The town of Kamuela, also known as Waimea, sits 2,500 feet above sea level on the low slopes of dormant, 13,796-foot Mauna Kea volcano on the island of Hawaii. Trade winds howl through the trees in the evening and chase clouds so rapidly from horizon to horizon that the sky looks like a large experiment in time-lapse photography. Cattle and horses lounge on green expanses, cloaked in early morning mists.

Highway 19 is the main drag through town. There's a highly regarded restaurant--Merriman's--that specializes in contemporary island cuisine and, more predictably, there are a few steakhouses. Drama and musical performances are staged at the Kahilu Theatre. Locals and ranch hands can often be found hanging out at the Kamuela Deli during the week or Cattleman's Steakhouse on weekends. It's not particularly costly to hang out with them: At the Parker Ranch Lodge, you can get a kitchenette for $78 a night; for a little more, there's the Waimea Gardens Cottage bed and breakfast, where I stayed, just outside of town.

Just a few steps down the street from the Waimea Gardens Cottage--and easily visible from Hawaii 19--is the home of Albert K. and Harriet M. Solomon, who have been running a museum of random old stuff there since the late 1950s. The collection, which 86-year-old Albert Solomon told me he was hoping to sell for $7.5 million, runs from old wooden shark-fishing hooks to a World War I first aid kit. There are several spectacular six-foot-tall Chinese vases, a few 19th-Century hula skirts, a sculpture of the Spanish bullfighter Manolete, a lei of peacock feathers. Admission is $5, and may well lead to a long conversation with Solomon, a retired county employee whose interests range from the Holy Land to estate planning.

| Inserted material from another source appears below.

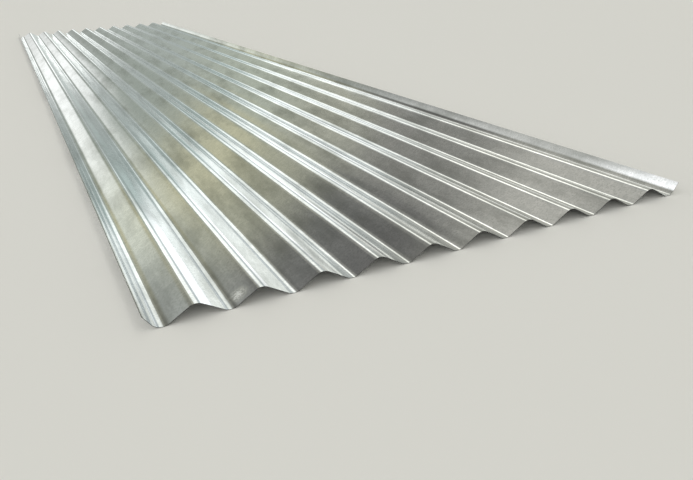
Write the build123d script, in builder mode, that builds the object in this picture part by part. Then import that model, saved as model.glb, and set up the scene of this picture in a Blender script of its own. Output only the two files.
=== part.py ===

The conversation is more sparing at the Mauna Kea Stables, perhaps because there's so much scenery to preoccupy you. For $35 each, manager Frank Loney took Kathleen Hunt, a graduate student from Massachusetts, and me out for an hour's ride across Parker Ranch pastures. With a ranch dog nipping at our heels, we inspected old stone corrals. We paused to shoot the breeze with Lester Buckley, a droopy-moustached Texan who was imported to supervise the breaking pens. We cantered over low hills. (Actually, I and my horse mostly walked; Kathleen Hunt and her horse cantered and galloped fiercely.) We didn't see the snow atop Mauna Kea, although some days you can. But we didn't see any other tourists, either.

The nearest beach is 15 miles away, which keeps the town at arm's length from major tourism. (To the southwest is the sunny, resort-studded Kona Coast; to the southeast, Hilo, the island's largest city.) Kamuela remains essentially a company town, and the Parker Ranch, which accommodates 50,000 cattle in its green fields, is the company in question.

To hear more about that, I corralled veteran paniolo Walter Stevens. Really corralled him. While Stevens sat on horseback, gently leading a horse in tight circles, I sat on the corral fence and heard some brief history.

Stevens is 62, and has worked on the ranch since he finished ninth grade, around 1946. His father drove a tractor for the ranch. When he started dating his wife, he was working in the breaking pens, and he used to look up toward Mauna Kea from there to see the white roof of her family's house. Now the two of them live in a house on the ranch that comes with the job.